Compared to the previous year, competition for jobs fell by almost a third (30%) in December. But compared to the previous month, a slight monthly fall in advertised vacancies meant that competition for jobs increased by 1.3% in December, to 1.61 jobseekers for each advertised vacancy.

Employers have been slower than anticipated to boost workforces in January, demonstrating a delayed recovery from the seasonal recruitment slump. Adzuna data showed that advertised vacancies in late January fell almost 20,000 vacancies short of the record levels seen in November.

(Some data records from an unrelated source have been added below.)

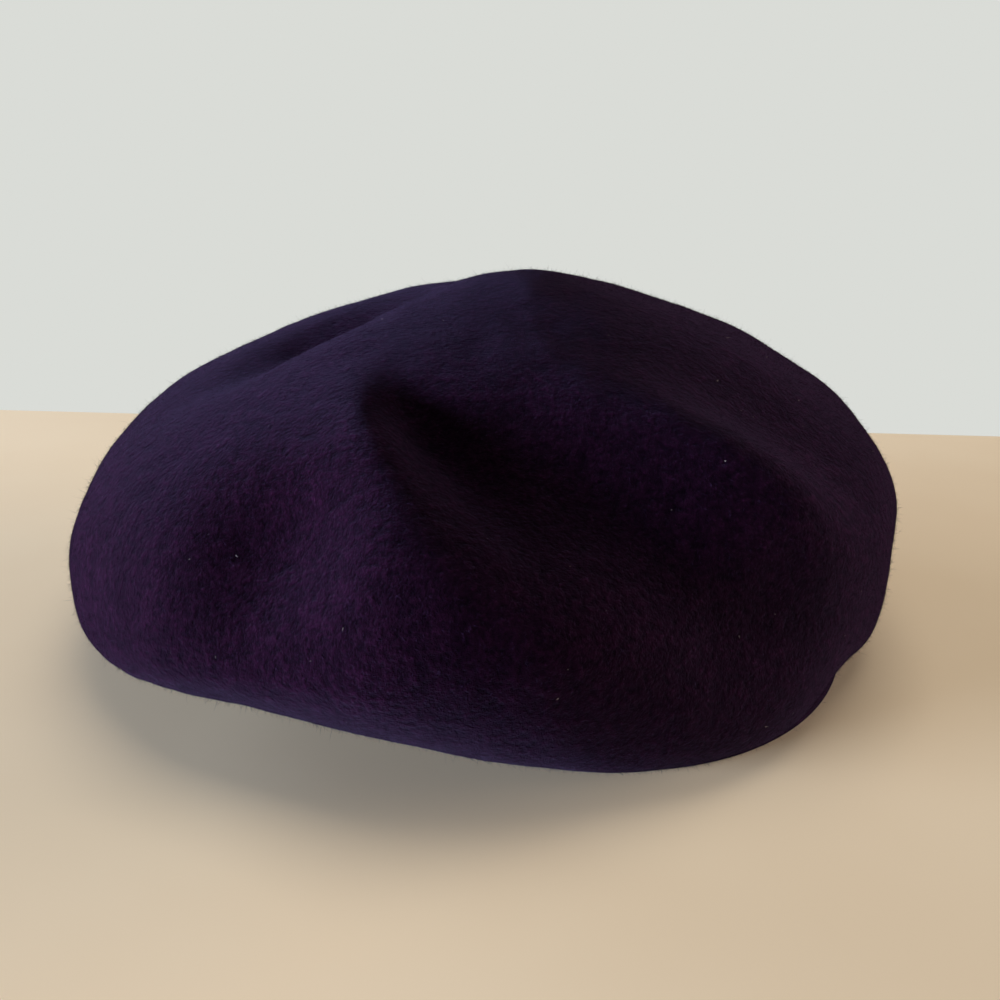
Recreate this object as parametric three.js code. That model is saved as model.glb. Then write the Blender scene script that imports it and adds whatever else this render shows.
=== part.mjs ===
// A soft wool-felt beret that lies on its head opening, with its crown slouched to one side.
//
// Millimetres. +Z is up, +X points to the short side of the overhang and +Y to the wearer's back.
// Everything is built round the crown's own axis, and the finished group is then moved so that the
// origin is the bottom centre of its bounding box.

import * as THREE from "three";

const rad = THREE.MathUtils.degToRad;
const V = (x, y, z) => new THREE.Vector3(x, y, z);

// ---------- sizes ----------

const FELT = 3.2; // thickness of the felt
const GAP = 0.6; // clearance between pieces that are sewn together

// The crown is an oval dome; its widest line sits higher on some sides than on others.
const crown = {
  radiusX: 139.8,
  radiusY: 138.4,
  height: 112.6,
  peak: { x: 12.9, y: -1.4 },
  widest: { mid: 38.7, perX: 7.15, perY: -1.67 }, // height of the widest line
  shoulder: { out: 1.087, up: 1.02 }, // exponents that shape the dome's profile
};

// The head opening is an oval that sits off the crown's axis, so the crown hangs over one side.
const opening = {
  x: 41.4,
  y: -16.6,
  radiusX: 81.5,
  radiusY: 95.9,
  crease: 16.6, // height of the crease between headband and underside
  pinch: 0.965, // how far the crease draws the band in
  edge: 0.5, // rounding of the cut lower edge
};

// How the underside hangs: each lobe acts round one azimuth. fuller rounds the underside out,
// and lower brings the crease down towards the table.
const lobes = [
  { azimuth: -67, spread: 78, fuller: 0.17, lower: 13.2 },
  { azimuth: -39, spread: 10, fuller: -0.3, lower: -3.3 },
  { azimuth: -10, spread: 40, fuller: 0.39, lower: -0.5 },
  { azimuth: 201, spread: 32, fuller: 0.43, lower: 0 },
  { azimuth: 253, spread: 25, fuller: -0.385, lower: 0 },
];

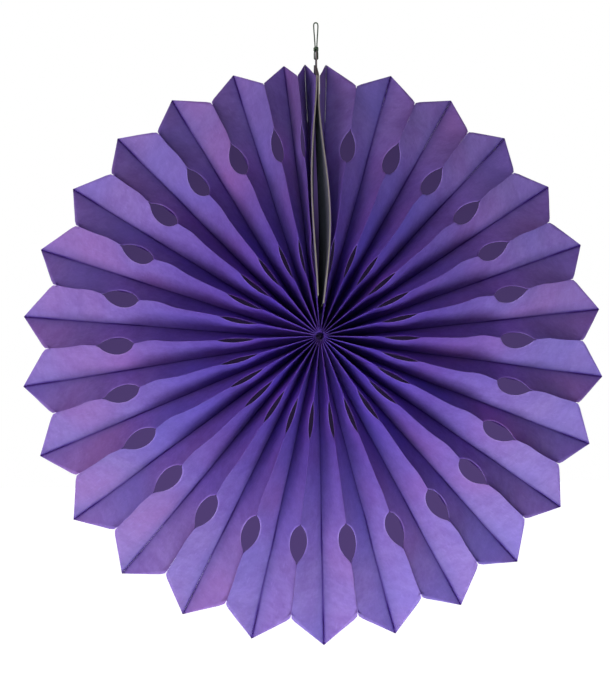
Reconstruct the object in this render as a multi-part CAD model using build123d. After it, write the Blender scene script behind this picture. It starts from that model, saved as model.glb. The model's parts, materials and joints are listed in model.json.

A strong North-South divide… but signs of improvement 

A prominent North-South divide persists in the labour market. Nine of the top ten cities to find a job were in the South of the UK, and seven of the worst ten cities to find a job still based in the North. Cambridge was the best city in the UK to find a job in December, with just 0.22 jobseekers per vacancy.  It was almost 100 times more difficult to get a job in Salford, the second most difficult city in the UK to find a job (with 20.54 jobseekers per vacancy), compared to Cambridge, the easiest place in the UK to find a job (with 0.22 jobseekers per vacancy).

There are, however, a few signs that the situation is improving for some industrial pockets in the North. Wolverhampton may be the seventh worst city in the UK to find a job, but competition for vacancies in the city is falling rapidly, and has dropped 38% over the last six months, bolstered by a strong service sector, and growing manufacturing and engineering industries.

Likewise, in Sunderland – the fourth worst city to find a job in the UK, and home to the UK’s vehicle production industry – competition for jobs has halved since July 2013.

Andrew Hunter comments: “Several local industry hubs are fighting back. Competition for jobs in both Sunderland and Wolverhampton has eased dramatically since July, as more vacancies have opened up.  Wolverhampton has the added bonus of having growing manufacturing and engineering industries, where business confidence is encouraging investment and boosting salaries.”